S corporations do have some disadvantages. For example, unlike other corporations, S corporations are prohibited from retaining earnings in the business since all of the company's profits are passed through to the owner(s). Also, S corporations may limit the fringe benefits that can be offered to employees.
To qualify as an S corporation, your business must meet the following criteria:
- It must be a U.S. corporation and have no more than 75 shareholders.
- All shareholders must be U.S. citizens or legal aliens living in the U.S.
- It must issue only one class of stock (e.g. common stock).
- The corporation is prohibited from owning more than 80% of another corporation.
- All shareholders must agree to the S corporation designation in writing as part of the application process.
To apply for an S corporation designation, you will need to complete and file I.R.S. form 2553 – Election by Small Business Corporation. There is a time window for the filing this form, so you'll need to do some research to make sure you are in compliance. You will also need to collect the signatures of the relevant corporate officers and the shareholders of the corporation.

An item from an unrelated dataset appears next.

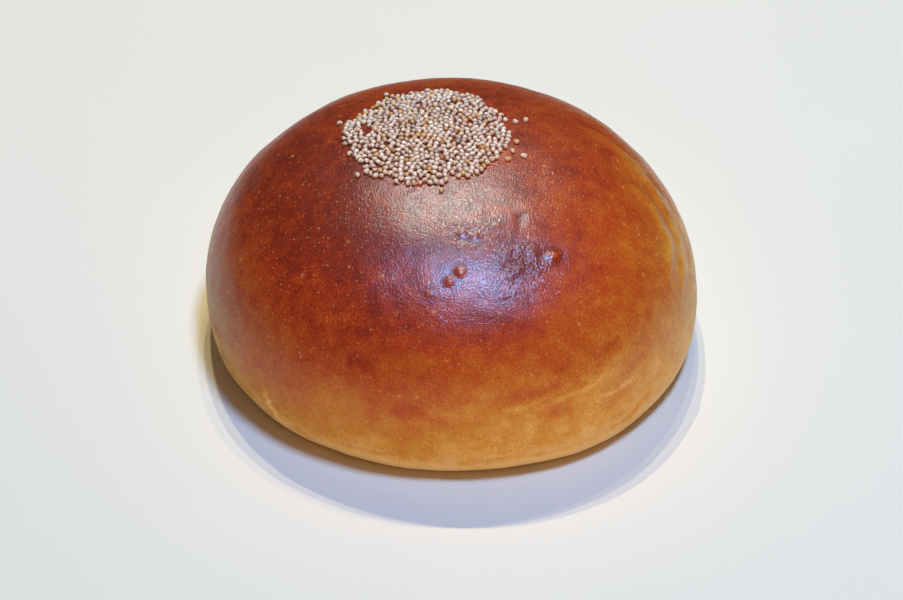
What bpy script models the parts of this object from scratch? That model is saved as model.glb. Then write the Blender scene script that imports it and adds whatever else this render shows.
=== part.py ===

Your application will be invalid unless it is signed by every shareholder. If you are just starting your corporation, you'll want to collect the signatures of the corporation's potential stockholders, even if some of them never actually fill this role.
Finally, before you make the jump to an S corporation, consult your tax advisor. Corporate taxation is a complicated topic, and the more information you have going into it, the better off you – and your business – will be.